Robert Gober, Untitled, etching on paper, 1999. Courtesy of the Walker Art Center.
Robert Gober, untitled, etching on paper, 1999. Courtesy of the Walker Art Center.

Before I took my first drawing class, I thought I was pretty good. I could even draw hands pretty well. And as every artist knows, they’re the most difficult of our lovely human parts to render. Even the good ones had to work for thousands of hours before their drawings of hands went from crumpled ginger roots and flaccid udders to anything resembling the graceful instruments of dexterity that separate us from (most) other animals.

As weeks passed in class, I realized I had been looking at my hands all wrong. I’d been cheating, taking a shortcut:  I was outlining the hand when I should have been looking at the sum of shapes comprising the whole. That‘s how an artist thinks. Lo and behold, as soon as I started seeing the world around me in its constituent bits, my hands got better. More realistic. And this is why it’s so easy to get hands all wrong:  The very moving parts and counterintuitive facets that make them so hard to replicate on paper are exactly what make them so useful, so expressive.

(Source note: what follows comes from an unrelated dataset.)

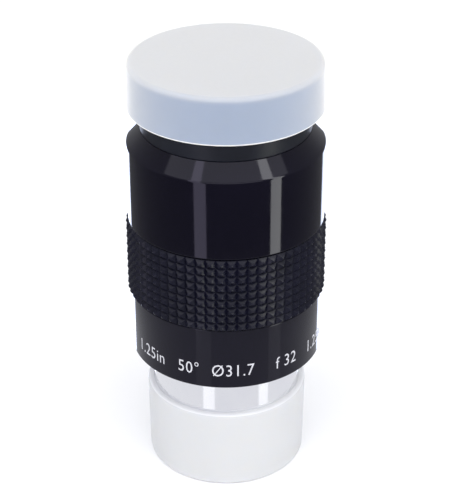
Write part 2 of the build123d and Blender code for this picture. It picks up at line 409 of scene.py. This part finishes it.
# ---------------------------------------------------------------- body
def housing_piece(outside, inside):
    """The turned body, glossy outside and blackened in its bore."""
    recess = 19.0 * MM
    relief = 16.6 * MM
    relief_top = shoulder + 0.4 * MM
    screw_bore = 15.25 * MM
    screw_top = 33.2 * MM
    bore = 15.05 * MM
    lip = 13.9 * MM
    lip_base = neck_top - 1.2 * MM
    core = 16.1 * MM
    bead = 16.5 * MM
    bead_base = 79.3 * MM
    bead_top = 80.0 * MM
    slope = bead - core
    outline = rounded([
        (relief, shoulder, 0.08 * MM),
        (marking_radius, shoulder, edge),
        (marking_radius, grip_base, 0.1 * MM),
        (recess, grip_base, 0.05 * MM),
        (recess, grip_top, 0.05 * MM),
        (body_radius, grip_top, 0.12 * MM),
        (body_radius, cone_base, 0.5 * MM),
        (neck_radius, cone_top, 0.1 * MM),
        (core, cone_top, 0.05 * MM),
        (core, bead_base - slope, 0),
        (bead, bead_base, 0),
        (bead, bead_top, 0),
        (core, bead_top + slope, 0),
        (core, neck_top, 0.1 * MM),
        (lip, neck_top, 0.15 * MM),
        (lip, lip_base, 0),
        (bore, lip_base, 0),
        (bore, screw_top, 0),
        (screw_bore, screw_top, 0),
        (screw_bore, relief_top, 0),
        (relief, relief_top, 0),
    ])

    def finish(r, z):
        return 1 if r < bore + 0.3 * MM and z < neck_top - 0.1 * MM else 0

    return lathe("housing_shell", outline, [outside, inside], finish)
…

Hands serve as the seat of the only one of our five senses we can actually see at work. Hands are, literally, an extension of ourselves.

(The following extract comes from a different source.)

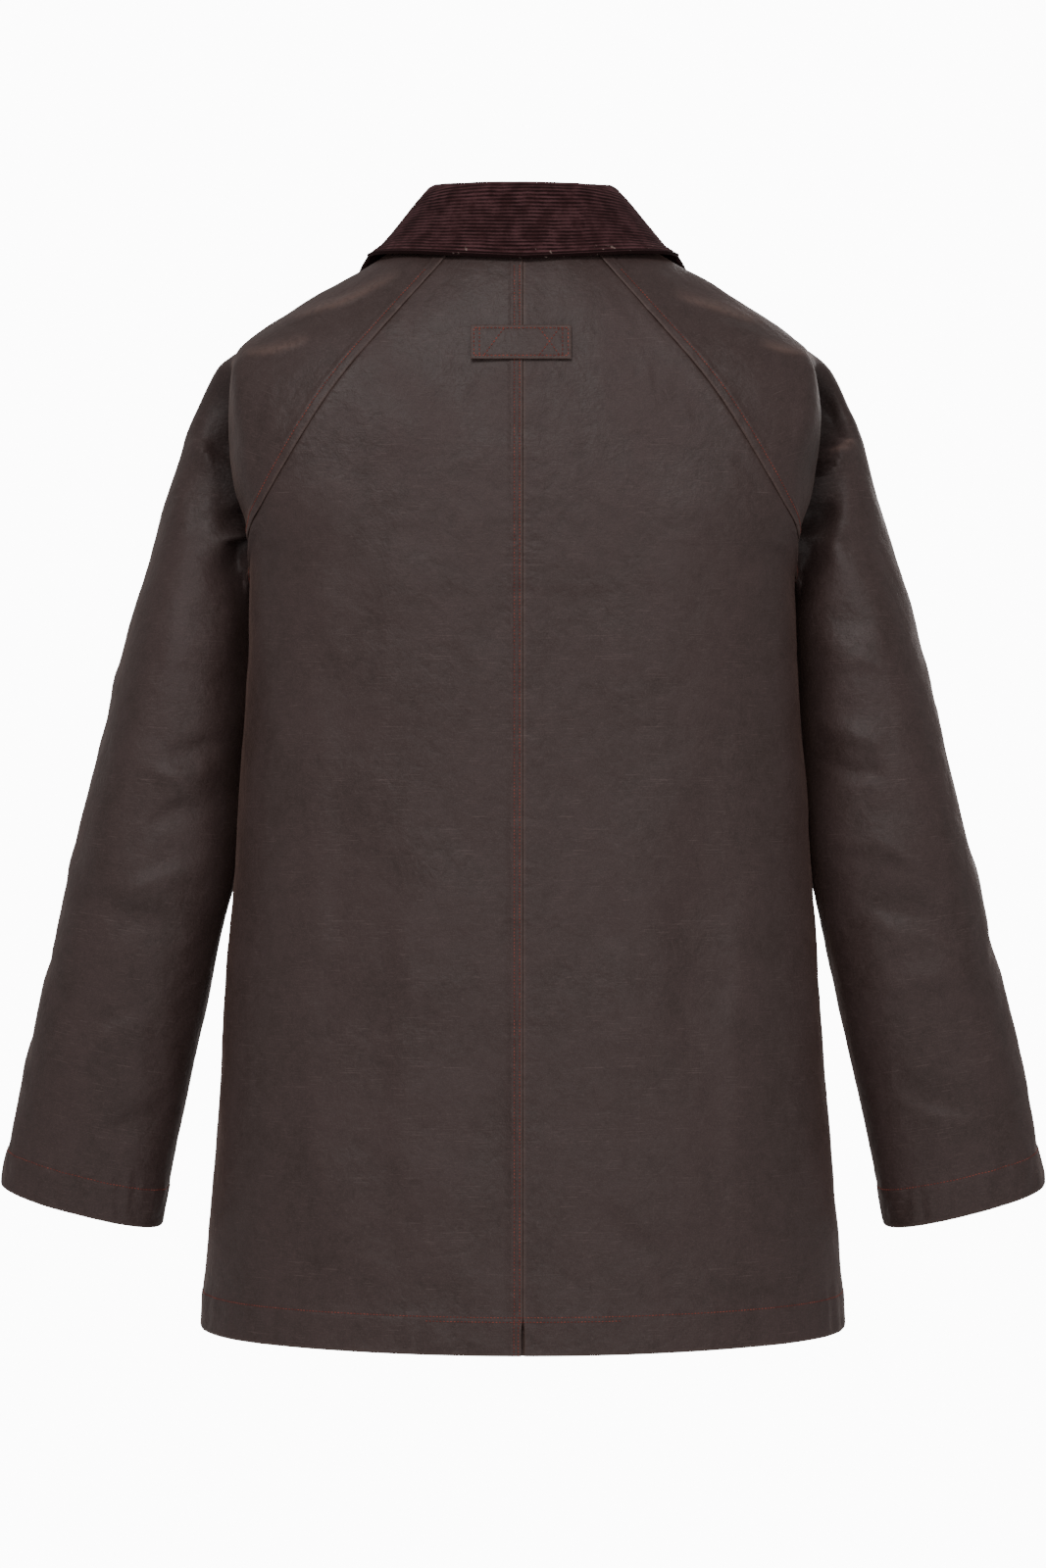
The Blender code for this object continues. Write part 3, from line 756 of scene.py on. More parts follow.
def build_sheet(name, points, wall, material, uv, values, flip):
    """An object from a grid of points, with its wall on the inner side."""
    rows, columns = points.shape[:2]
    index = np.arange(rows * columns).reshape(rows, columns)
    faces = grid_faces(index[:, ::-1] if flip else index)
    mesh = bpy.data.meshes.new(name)
    mesh.from_pydata(points.reshape(-1, 3).tolist(), [], faces)
    corners = np.zeros(len(mesh.loops), np.int32)
    mesh.loops.foreach_get("vertex_index", corners)
    layer = mesh.uv_layers.new(name="cloth")
    layer.data.foreach_set("uv", uv.reshape(-1, 2)[corners].astype(np.float32).ravel())
    for key, value in values.items():
        attribute = mesh.attributes.new(key, "FLOAT", "POINT")
        attribute.data.foreach_set("value", value.astype(np.float32).ravel())
    mesh.materials.append(material)
    mesh.shade_smooth()
    obj = bpy.data.objects.new(name, mesh)
    bpy.context.scene.collection.objects.link(obj)
    bpy.ops.object.select_all(action="DESELECT")
    bpy.context.view_layer.objects.active = obj
    obj.select_set(True)
    solidify = obj.modifiers.new("wall", "SOLIDIFY")
    solidify.thickness = wall
    solidify.offset = -1
    bpy.ops.object.modifier_apply(modifier="wall")
    obj.data.set_sharp_from_angle(angle=math.radians(50))
    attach(obj, "root")
    return obj


def build_cloth(grid, wall, material):
    uv = np.stack([grid["first"], -grid["down"][:, None] + 0 * grid["first"]], axis=-1)
    edge = np.minimum(np.minimum(np.abs(grid["first"]), grid["last"]), grid["below"])
    values = {"worn": grid["worn"], "pucker": grid["pucker"], "edge": edge / EDGE_REACH}
    name, flip = grid["name"], grid["sign"] > 0
    obj = build_sheet(name + "_cloth", grid["points"], wall, material, uv, values, flip)
    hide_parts(name)


def line_down(grid, distance, key="first", start=0, end=math.inf):
    """Points and normals down a piece at a fixed distance from its first or last edge."""
    wanted = distance if key == "first" else grid["first"][:, -1] - distance
    wanted = np.broadcast_to(wanted, len(grid["points"]))
    both = np.concatenate([grid["points"], grid["normals"]], axis=-1)
    line = [
        [np.interp(wanted[i], grid["first"][i], both[i, :, k]) for k in range(6)]
        for i, down in enumerate(grid["down"])
        if start <= down <= end
    ]
    return np.array(line)


def line_across(grid, below, end=math.inf):
    """Points and normals along a row of a piece at a fixed distance above its lower edge."""
    both = np.concatenate([grid["points"], grid["normals"]], axis=-1)
    wanted = grid["down"][-1] - below
    i = np.clip(np.searchsorted(grid["down"], wanted), 1, len(grid["down"]) - 1)
    t = (wanted - grid["down"][i - 1]) / (grid["down"][i] - grid["down"][i - 1])
    line = both[i - 1] * (1 - t) + both[i] * t
    return line[(grid["first"][i] >= 0) & (grid["first"][i] <= end)]


def stitch_frames(line, pitch):
    """The place, run, side and up directions of each stitch along a line."""
    along = lengths(line[:, :3])
    count = max(int(along[-1] / pitch), 1)
    at = (np.arange(count) + 0.5) * along[-1] / count
    middle, ahead, behind = (
        np.stack([np.interp(at + shift, along, line[:, k]) for k in range(6)], axis=-1)
        for shift in (0, pitch / 3, -pitch / 3)
    )
    run = ahead[:, :3] - behind[:, :3]
    run /= np.linalg.norm(run, axis=1, keepdims=True)
    up = middle[:, 3:]
    up = up - (up * run).sum(axis=1, keepdims=True) * run
    up /= np.linalg.norm(up, axis=1, keepdims=True)
    return middle[:, :3], run, np.cross(up, run), up


def add_stitches(name, lines, pitch, material, thread):
    """One object for all stitches along some lines, each a small rounded length of thread."""
    bpy.ops.object.select_all(action="DESELECT")
    bpy.ops.mesh.primitive_uv_sphere_add(segments=6, ring_count=5, radius=0.5)
    obj = bpy.context.object
    obj.name = name
    stitch = np.array([vertex.co for vertex in obj.data.vertices])[:, (2, 0, 1)]
    faces = [list(face.vertices) for face in obj.data.polygons]
    stitch = stitch * (pitch * 0.7, thread * 1.15, thread)
    points, polygons = [], []
    for line in lines:
        for place, run, side, up in zip(*stitch_frames(line, pitch)):
            start = len(points) * len(stitch)
            shape = stitch + (0, 0, thread * 0.2)
            points.append(place + shape[:, :1] * run + shape[:, 1:2] * side + shape[:, 2:] * up)
            polygons.extend([start + corner for corner in face] for face in faces)
    mesh = bpy.data.meshes.new(name)
    mesh.from_pydata(np.concatenate(points).tolist(), [], polygons)
    mesh.materials.append(material)
    mesh.shade_smooth()
    obj.data = mesh
    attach(obj, "root")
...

Unknown artist, Australian rock art (Hand stencils and flying foxes), 7000 - 2000 B.C.E.
Unknown artist, Australian rock art (Hand stencils and flying foxes), 7000 – 2000 B.C.E.

Not only do our hands help us express the things we have learned, says linguistic anthropologist and learning expert Shirley Brice Heath, these appendages actually help us learn things in the first place. Research has shown that when humans learn language, we aren’t just learning what to call the things around us, we’re actually learning how to comprehend  our environment. In a similar way, when we use our hands to interact with the world, they build for us a sort of tactile vocabulary, a different way of apprehending the world around us that’s three-dimensional, spatial, structural.

“Our fMRI technologies enable us to learn what happens to our internal visual images when we grip, hold, or touch what we see,” says Heath. “We know that the haptic or hand-guided feedback that children gain when they grip the crayon, pencil, or charcoal enhances the act of mentally visualizing, of envisioning what lies behind or within the surface elements of what they view with their eyes.” Heath calls this “hand work,” and points out that it  not only proves useful for art, but is also of benefit to work in science (just one of the many ways in which art informs science and can strengthen scientific thinking, she says).

Let’s take the benefit of “hand work” a step further:  When you have a tactile experience of the world and then challenge yourself to represent that three-dimensional experience through the power of your hands, the cycle of learning is complete. We’ve said it before and we’ll say it again:  Art-making is, like science, an attempt to understand, interpret, and explain the world.

Does that sound a little touchy-feely? Exactly.

Christian Marclay, From Hand to Ear, cast beeswax, 1994. Courtesy of the Walker Art Center.
Christian Marclay, From Hand to Ear, cast beeswax, 1994. Courtesy of the Walker Art Center.

Postscript: If our hands serve as an extension of our-selves, and tools are an extension of our hands, it kind of makes sense that we see tool-making in apes. That said, they have hands, but apes have yet to draw a convincing one.

Post-postscript: Tool-making has also appeared in “smart” animals like corvids (crows and ravens) and dolphins. But those animals use their tools as extensions of their beaks, which they use like hands. Same idea, minus the thumbs?